El caso Snowden hizo despegar las ventas de la novela de George Orwell. Artistas como Salman Rushdie y Feliza Bursztyn también han sido señalados de traición a la patria. ¿Son fronteras irreconciliables?
Traidor. Dependiendo de quien reciba el epíteto, la palabra puede ser
incluso un cumplido. Quizá así lo tomó Aleksandr Solzhenitsyn —escritor
ruso, Premio Nobel de Literatura en 1970— cuando en 1969 fue expulsado
de la Unión de Escritores Soviéticos. Lo expulsaron, en esencia, porque
había denunciado que la censura oficial no le había permitido publicar
algunas de sus obras. Quizá Solzhenitsyn concluyó lo mismo —que
traicionar es sólo la expresión de quien ve en el traidor a aquel que no
conviene con sus propias ideas— el día en que fue acusado de traición a
la patria, en 1974, y desterrado.
En breve, Solzhenitsyn se había
convertido en una figura de prestigio por retratar la vida de los
campos de concentración que el gobierno comunista había creado en
Siberia. Era traidor por contar lo que veía, del modo en que sentía que
debía contarlo. Era traidor, en resumen, por sostener sus propios
ideales. Pero el Estado se presentaba, vigilante, ante su obra; como en
1984, de George Orwell, el Gran Hermano —las autoridades rusas, los
oficiales de a pie, el agente que acudía a las isbas en busca de orden—
mantenía a raya las ideas.
“Los artistas que demandan mayores
libertades en estos países (China, Rusia o Siria) dan una lucha real
—dijo el crítico Carlos Granés en una columna de El Espectador. Allá el
arte parece conservar ese poder que ha perdido en Occidente, en donde la
irreverencia, el escándalo y la provocación, en lugar de entrañar
peligro, reportan notoriedad y dinero”. En el peligro fue que
Solzhenitsyn escribió su obra; una de las mujeres que tenía parte del
manuscrito del Archipielago Gulag fue torturada y luego se suicidó.
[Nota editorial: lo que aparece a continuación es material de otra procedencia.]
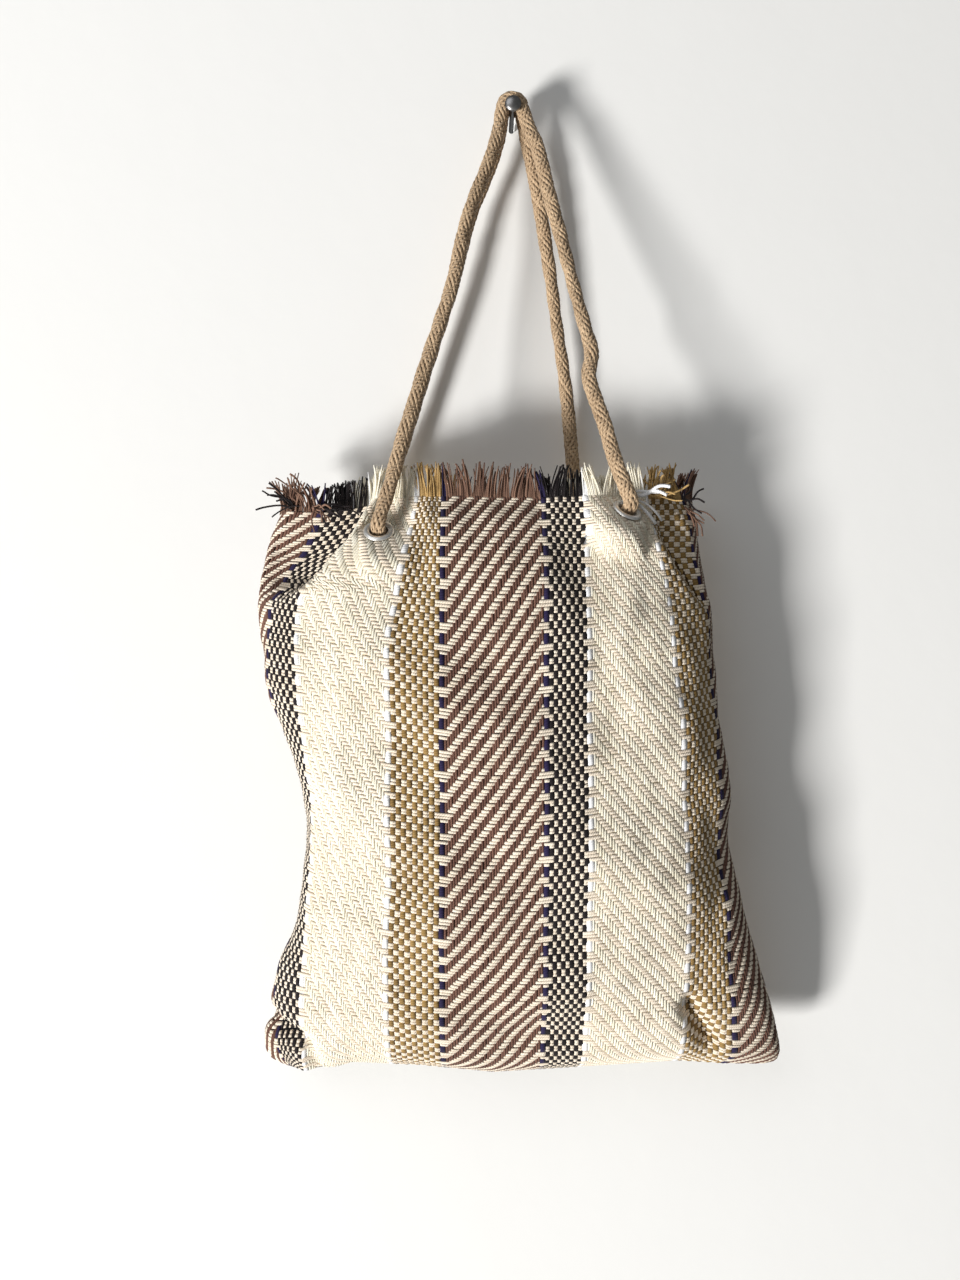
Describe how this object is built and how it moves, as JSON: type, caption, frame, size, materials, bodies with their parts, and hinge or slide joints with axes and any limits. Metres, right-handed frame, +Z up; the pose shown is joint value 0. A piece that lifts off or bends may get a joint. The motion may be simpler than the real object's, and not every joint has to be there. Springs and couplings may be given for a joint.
{
  "type": "woven tote bag",
  "caption": "Soft handwoven striped tote bag with a raw fringed mouth, metal eyelets and braided cord handles that swing to the front and back.",
  "frame": {"origin": "hanging point: the underside of the two handle cords where they pass over what they hang on, between the cords", "axes": "+Z up, -Y towards the front of the bag, +X to the right as seen from the front"},
  "size_m": [0.3443, 0.0923, 0.6467],
  "materials": {
    "woven_cloth": "coarse handwoven stripes in brown twill, cream twill, black and gold check",
    "loose_yarn": "loose cut warp yarns",
    "sewn_seam": "folded cloth edges sewn with cotton thread",
    "nickel": "bright nickel plate",
    "braided_cord": "tan braided cord, slightly waxed"
  },
  "bodies": {
    "bag": {"front_panel": "woven_cloth", "back_panel": "woven_cloth", "front_fringe": "loose_yarn", "back_fringe": "loose_yarn", "left_side_seam": "sewn_seam", "right_side_seam": "sewn_seam", "bottom_seam": "sewn_seam", "front_left_eyelet": "nickel", "front_right_eyelet": "nickel", "back_left_eyelet": "nickel", "back_right_eyelet": "nickel", "front_left_washer": "nickel", "front_right_washer": "nickel", "back_left_washer": "nickel", "back_right_washer": "nickel", "front_left_knot": "braided_cord", "front_right_knot": "braided_cord", "back_left_knot": "braided_cord", "back_right_knot": "braided_cord"},
    "front_handle": {"front_handle_cord": "braided_cord"},
    "back_handle": {"back_handle_cord": "braided_cord"}
  },
  "joints": [
    {"name": "front_handle_swing", "type": "hinge", "parent": "bag", "child": "front_handle", "pos_m": [-0.0842, -0.05934, -0.28733], "axis": [0.9967, 0.0053, 0.0816], "range_deg": [0, 135]},
    {"name": "back_handle_swing", "type": "hinge", "parent": "bag", "child": "back_handle", "pos_m": [-0.088, 0.0112, -0.28066], "axis": [-0.9995, 0, -0.0317], "range_deg": [0, 135]}
  ]
}
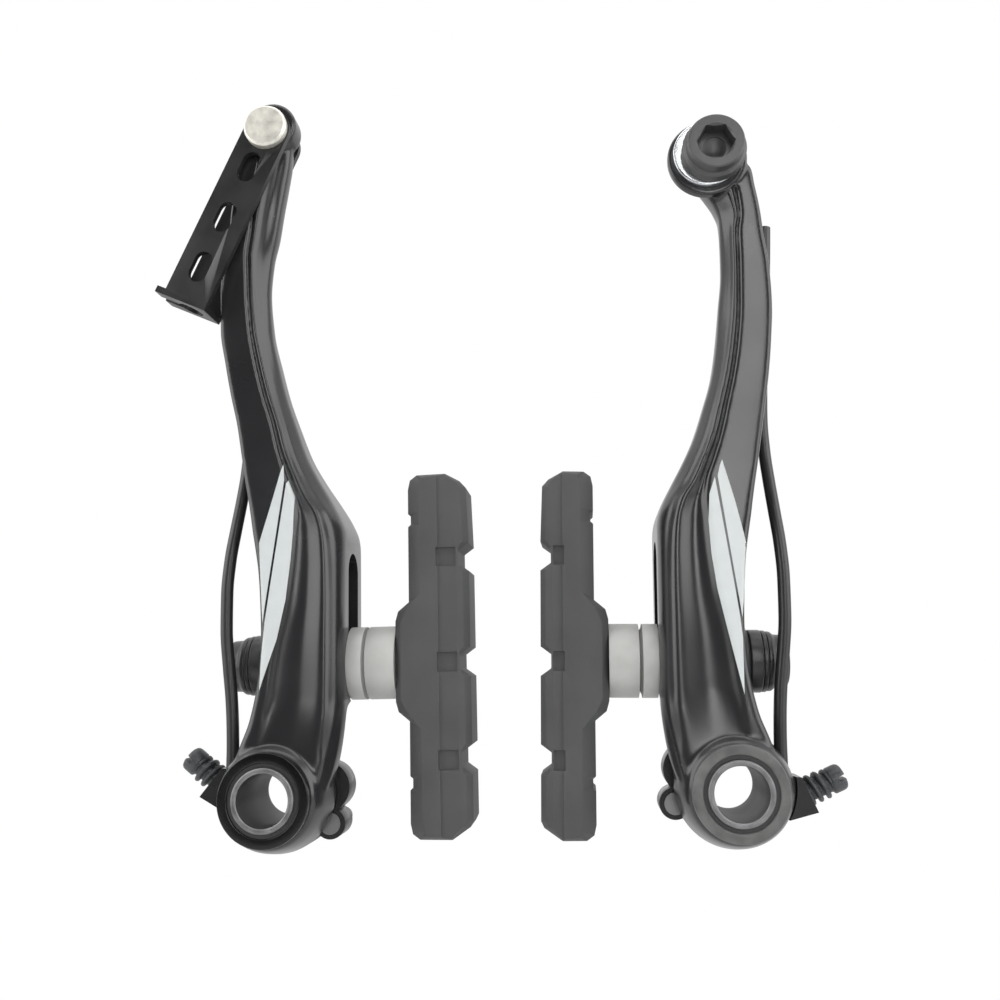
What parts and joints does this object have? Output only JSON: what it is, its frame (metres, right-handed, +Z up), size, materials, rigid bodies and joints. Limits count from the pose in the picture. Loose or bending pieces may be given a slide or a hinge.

En
el peligro crearon sus obras Stefan Zweig y Czeslaw Milosz, Salman
Rushdie y Federico García Lorca, Feliz Bursztyn y Ai Weiwei, Baruch
Spinoza y José María Vargas Vila, todos acusados en algún momento de
traicionar a la política, a la moral o la religión.
“No se habita
un país —escribió Emil Cioran en Ese maldito yo— , se habita una lengua.
Una patria es eso y nada más”. Hoy, a Edward Snowden lo acusan de
traicionar a la patria por revelar documentos de Estado. Sucedió igual
con algunos medios en Colombia, entre ellos El Espectador y CM&, que
hicieron públicas una serie de estrategias en el conflicto entre este
país y Nicaragua. “Las filtraciones son traición a la patria”, dijo la
canciller María Ángela Holguín. Vale preguntar, entonces, ¿qué es la
patria? ¿De qué se compone? ¿Cómo se la traiciona sin, al mismo tiempo,
negar los ideales propios?
En últimas, está en juego la liberta de
divulgar: retratar los campos de concentración o revelar las
interceptaciones y el espionaje de EE.UU. en América Latina son parte
del mismo tablero. La lucha está allí, entre el deseo de informar y el
deseo de callar a cualquier costo. En el poema Alta traición, de José
Emilio Pacheco, se vislumbra ese conflicto eterno: “No amo mi patria.
/Su fulgor abstracto/ es inasible. /Pero (aunque suene mal) /daría la
vida/ por diez lugares suyos, /cierta gente (...) /varias figuras de su
historia, /montañas /-y tres o cuatro ríos”.